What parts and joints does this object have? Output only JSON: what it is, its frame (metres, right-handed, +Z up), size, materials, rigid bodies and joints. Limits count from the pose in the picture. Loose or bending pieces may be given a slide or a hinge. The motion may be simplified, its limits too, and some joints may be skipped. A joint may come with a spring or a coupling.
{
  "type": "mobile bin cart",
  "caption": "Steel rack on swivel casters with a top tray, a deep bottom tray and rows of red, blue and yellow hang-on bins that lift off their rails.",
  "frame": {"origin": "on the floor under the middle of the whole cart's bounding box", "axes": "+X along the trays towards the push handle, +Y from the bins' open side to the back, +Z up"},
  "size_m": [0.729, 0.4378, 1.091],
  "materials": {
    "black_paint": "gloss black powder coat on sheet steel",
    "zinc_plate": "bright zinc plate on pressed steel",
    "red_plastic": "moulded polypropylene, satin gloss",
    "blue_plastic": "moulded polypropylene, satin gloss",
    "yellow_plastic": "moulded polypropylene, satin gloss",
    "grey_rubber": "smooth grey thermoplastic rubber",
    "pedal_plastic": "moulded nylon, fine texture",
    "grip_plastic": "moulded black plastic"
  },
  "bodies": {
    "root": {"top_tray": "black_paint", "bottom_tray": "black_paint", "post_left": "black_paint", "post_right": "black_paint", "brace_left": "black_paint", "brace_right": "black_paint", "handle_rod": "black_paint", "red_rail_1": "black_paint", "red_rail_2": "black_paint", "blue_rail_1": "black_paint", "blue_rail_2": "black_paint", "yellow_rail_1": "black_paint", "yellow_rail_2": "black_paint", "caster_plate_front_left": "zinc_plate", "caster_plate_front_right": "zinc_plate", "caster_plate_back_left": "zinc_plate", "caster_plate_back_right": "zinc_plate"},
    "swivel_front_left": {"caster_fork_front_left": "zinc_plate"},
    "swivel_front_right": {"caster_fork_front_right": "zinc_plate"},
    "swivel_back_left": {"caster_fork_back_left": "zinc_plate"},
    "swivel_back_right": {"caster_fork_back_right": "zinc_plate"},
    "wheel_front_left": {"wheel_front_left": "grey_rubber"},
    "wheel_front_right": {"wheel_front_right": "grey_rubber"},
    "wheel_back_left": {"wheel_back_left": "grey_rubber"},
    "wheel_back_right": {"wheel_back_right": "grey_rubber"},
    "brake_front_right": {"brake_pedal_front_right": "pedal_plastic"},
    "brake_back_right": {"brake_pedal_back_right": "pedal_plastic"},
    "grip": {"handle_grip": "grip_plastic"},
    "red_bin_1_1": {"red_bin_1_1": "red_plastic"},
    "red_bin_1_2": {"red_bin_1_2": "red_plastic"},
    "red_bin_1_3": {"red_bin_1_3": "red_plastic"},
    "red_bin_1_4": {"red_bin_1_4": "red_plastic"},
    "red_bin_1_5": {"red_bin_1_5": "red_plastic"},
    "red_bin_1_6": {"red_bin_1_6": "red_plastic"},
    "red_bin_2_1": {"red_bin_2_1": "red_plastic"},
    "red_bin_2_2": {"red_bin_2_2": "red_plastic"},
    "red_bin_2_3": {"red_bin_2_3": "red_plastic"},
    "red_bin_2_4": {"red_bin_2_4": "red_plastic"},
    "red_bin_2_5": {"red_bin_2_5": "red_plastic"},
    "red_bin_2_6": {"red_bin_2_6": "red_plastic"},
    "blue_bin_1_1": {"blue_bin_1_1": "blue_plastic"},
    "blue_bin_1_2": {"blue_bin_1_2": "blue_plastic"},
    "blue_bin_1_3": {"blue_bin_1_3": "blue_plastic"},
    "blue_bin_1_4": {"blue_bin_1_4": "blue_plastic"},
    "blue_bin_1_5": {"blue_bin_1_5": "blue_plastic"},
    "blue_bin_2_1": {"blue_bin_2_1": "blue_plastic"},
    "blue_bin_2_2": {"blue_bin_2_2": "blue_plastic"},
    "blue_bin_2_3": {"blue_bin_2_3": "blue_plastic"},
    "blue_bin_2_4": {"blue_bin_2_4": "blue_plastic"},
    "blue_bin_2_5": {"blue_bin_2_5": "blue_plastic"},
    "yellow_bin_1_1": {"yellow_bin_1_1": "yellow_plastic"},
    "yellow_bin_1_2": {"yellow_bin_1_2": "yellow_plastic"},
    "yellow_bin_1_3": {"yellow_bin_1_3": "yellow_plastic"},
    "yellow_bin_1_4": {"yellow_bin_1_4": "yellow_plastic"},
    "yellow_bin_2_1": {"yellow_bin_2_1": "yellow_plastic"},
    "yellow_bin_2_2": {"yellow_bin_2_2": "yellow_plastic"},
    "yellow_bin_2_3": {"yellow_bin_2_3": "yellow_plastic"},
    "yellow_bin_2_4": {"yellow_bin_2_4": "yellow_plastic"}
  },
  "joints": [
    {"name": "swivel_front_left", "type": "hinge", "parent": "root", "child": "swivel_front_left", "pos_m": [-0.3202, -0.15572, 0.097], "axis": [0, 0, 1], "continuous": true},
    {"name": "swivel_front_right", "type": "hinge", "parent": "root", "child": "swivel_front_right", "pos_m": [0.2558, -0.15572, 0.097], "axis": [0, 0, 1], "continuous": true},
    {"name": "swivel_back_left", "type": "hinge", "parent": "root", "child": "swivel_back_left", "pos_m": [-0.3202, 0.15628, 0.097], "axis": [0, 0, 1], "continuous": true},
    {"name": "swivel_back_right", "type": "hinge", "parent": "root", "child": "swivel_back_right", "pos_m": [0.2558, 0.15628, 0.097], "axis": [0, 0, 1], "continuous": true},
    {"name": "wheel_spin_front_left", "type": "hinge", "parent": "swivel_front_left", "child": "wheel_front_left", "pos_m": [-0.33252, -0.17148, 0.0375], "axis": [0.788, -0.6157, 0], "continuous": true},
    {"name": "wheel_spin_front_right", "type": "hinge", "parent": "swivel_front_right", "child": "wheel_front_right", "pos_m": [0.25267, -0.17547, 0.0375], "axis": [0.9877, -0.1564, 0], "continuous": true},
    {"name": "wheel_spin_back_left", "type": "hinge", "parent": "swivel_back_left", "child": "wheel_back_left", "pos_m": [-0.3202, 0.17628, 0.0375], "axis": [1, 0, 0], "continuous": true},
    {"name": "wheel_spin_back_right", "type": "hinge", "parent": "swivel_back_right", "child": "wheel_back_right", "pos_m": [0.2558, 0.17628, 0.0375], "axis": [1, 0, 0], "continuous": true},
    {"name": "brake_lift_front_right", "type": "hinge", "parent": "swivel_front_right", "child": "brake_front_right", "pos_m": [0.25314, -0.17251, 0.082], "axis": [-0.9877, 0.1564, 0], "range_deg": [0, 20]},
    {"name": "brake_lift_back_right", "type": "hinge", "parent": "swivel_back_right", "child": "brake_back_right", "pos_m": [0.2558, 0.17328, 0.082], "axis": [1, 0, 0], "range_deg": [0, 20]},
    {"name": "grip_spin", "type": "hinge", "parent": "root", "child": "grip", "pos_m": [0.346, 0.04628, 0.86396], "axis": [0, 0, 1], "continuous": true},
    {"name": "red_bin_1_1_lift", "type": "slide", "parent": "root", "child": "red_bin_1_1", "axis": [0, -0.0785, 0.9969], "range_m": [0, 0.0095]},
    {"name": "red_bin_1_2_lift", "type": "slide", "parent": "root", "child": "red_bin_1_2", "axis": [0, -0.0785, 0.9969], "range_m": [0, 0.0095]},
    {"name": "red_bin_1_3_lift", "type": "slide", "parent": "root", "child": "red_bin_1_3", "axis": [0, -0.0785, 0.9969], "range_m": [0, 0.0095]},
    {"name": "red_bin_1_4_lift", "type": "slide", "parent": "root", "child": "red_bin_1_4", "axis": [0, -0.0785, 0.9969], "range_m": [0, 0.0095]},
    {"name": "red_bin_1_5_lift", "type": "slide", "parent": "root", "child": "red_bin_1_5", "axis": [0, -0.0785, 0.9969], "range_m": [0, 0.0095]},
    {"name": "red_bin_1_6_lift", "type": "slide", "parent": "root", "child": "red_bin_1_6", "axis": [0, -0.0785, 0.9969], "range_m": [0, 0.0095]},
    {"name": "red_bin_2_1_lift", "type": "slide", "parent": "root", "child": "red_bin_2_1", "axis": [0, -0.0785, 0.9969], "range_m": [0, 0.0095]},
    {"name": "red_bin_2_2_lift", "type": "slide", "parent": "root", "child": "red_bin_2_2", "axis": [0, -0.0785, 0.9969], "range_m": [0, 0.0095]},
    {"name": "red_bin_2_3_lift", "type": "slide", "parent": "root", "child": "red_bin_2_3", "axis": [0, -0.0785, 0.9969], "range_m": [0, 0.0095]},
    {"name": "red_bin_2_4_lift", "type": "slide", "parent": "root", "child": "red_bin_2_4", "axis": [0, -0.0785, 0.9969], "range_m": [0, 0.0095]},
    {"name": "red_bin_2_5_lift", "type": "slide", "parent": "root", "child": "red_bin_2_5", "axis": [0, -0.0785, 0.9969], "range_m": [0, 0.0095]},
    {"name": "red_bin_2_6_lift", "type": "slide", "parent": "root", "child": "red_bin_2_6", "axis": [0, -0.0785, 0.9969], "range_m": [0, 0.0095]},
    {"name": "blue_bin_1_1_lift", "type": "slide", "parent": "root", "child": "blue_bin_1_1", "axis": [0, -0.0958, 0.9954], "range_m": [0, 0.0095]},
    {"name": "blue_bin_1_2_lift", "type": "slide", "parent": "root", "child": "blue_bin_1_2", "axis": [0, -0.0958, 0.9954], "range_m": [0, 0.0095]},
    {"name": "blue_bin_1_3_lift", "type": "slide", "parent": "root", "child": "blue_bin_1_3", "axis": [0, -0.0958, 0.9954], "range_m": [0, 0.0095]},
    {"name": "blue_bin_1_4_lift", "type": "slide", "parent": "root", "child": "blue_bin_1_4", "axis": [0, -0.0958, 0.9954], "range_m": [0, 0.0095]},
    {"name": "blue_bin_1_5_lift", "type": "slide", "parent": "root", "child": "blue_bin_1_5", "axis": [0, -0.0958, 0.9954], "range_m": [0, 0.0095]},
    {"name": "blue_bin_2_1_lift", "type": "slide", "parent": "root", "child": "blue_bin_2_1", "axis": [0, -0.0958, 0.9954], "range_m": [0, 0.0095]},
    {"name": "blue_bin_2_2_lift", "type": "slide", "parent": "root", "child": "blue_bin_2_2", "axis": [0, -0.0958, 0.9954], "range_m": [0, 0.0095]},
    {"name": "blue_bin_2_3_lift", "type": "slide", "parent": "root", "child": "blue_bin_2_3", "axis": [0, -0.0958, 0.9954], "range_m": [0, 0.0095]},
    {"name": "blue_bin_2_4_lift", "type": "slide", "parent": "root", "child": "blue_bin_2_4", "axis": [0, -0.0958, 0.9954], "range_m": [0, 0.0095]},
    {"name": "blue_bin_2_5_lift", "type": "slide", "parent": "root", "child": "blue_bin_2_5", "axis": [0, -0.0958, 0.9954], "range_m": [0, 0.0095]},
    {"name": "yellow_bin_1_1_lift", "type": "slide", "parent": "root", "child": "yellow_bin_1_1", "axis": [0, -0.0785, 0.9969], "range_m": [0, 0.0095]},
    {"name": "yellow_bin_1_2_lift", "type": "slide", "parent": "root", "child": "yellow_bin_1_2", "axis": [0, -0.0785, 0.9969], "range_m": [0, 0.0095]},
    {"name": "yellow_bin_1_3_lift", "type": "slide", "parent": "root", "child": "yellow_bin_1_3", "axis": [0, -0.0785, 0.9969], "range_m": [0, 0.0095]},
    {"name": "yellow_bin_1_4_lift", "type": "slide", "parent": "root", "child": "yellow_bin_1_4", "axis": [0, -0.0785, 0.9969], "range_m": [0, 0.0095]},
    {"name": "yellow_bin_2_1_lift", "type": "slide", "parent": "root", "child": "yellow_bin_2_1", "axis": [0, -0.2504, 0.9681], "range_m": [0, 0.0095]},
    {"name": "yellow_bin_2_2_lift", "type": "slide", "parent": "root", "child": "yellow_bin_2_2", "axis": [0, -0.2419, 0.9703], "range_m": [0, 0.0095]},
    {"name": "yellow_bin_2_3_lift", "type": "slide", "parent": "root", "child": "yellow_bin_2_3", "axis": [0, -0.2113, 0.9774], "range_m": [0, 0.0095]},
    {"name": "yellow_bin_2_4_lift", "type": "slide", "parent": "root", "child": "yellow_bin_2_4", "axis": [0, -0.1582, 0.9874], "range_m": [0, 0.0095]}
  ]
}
------------------------------------
INSTRUCTION: Find all lines holding the string "bodies" and copy them.

REPLY TO THE TASK:
What parts and joints does this object have? Output only JSON: what it is, its frame (metres, right-handed, +Z up), size, materials, rigid bodies and joints. Limits count from the pose in the picture. Loose or bending pieces may be given a slide or a hinge. The motion may be simplified, its limits too, and some joints may be skipped. A joint may come with a spring or a coupling.
  "bodies": {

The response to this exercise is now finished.